Biologically Inspired Model for Timed Motion in Robotic Systems

TL;DR

This paper presents a biologically inspired motion model for robotic systems that achieves timed, smooth, and stable movements, demonstrated in simulation and real-world target interception tasks.

Contribution

It introduces a novel combination of a Hopf oscillator and an extended Kalman filter to generate and stabilize timed motions in robots, inspired by biological systems.

Findings

Successful implementation of isochronous movement in simulation and on physical robots

Effective target prediction using extended Kalman filter in dynamic environments

Robustness of the model against external disturbances demonstrated

Abstract

The goal of this work is the development of a motion model for sequentially timed movement actions in robotic systems under specific consideration of temporal stabilization, that is maintaining an approximately constant overall movement time (isochronous behavior).

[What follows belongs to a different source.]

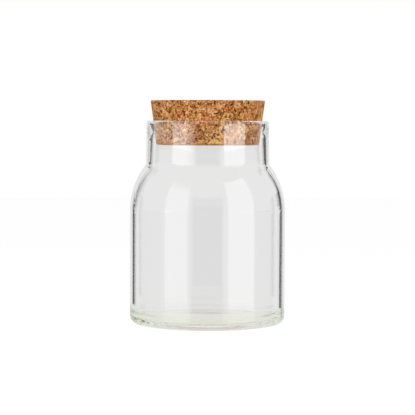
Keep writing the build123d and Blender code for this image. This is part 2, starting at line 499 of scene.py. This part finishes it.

This is demonstrated both in simulation and on a physical robotic system for the task of intercepting a moving target in three-dimensional space. Motivated from humanoid motion, timing plays a vital role to generate a naturalistic behavior in interaction with the dynamic environment as well as adaptively planning and executing action sequences on-line. In biological systems, many of the physiological and anatomical functions follow a particular level of periodicity and stabilization, which exhibit a certain extent of resilience against external disturbances. A main aspect thereof is stabilizing movement timing against limited perturbations. Especially human arm movement, namely when it is tasked to reach a certain goal point, pose or configuration, shows a stabilizing behavior. This work incorporates the utilization of an extended Kalman filter (EKF) which was implemented to predict the target position while coping with non-linear system dynamics. The periodicity and temporal stabilization in biological systems was artificially generated by a Hopf oscillator, yielding a sinusoidal velocity profile for smooth and repeatable motion.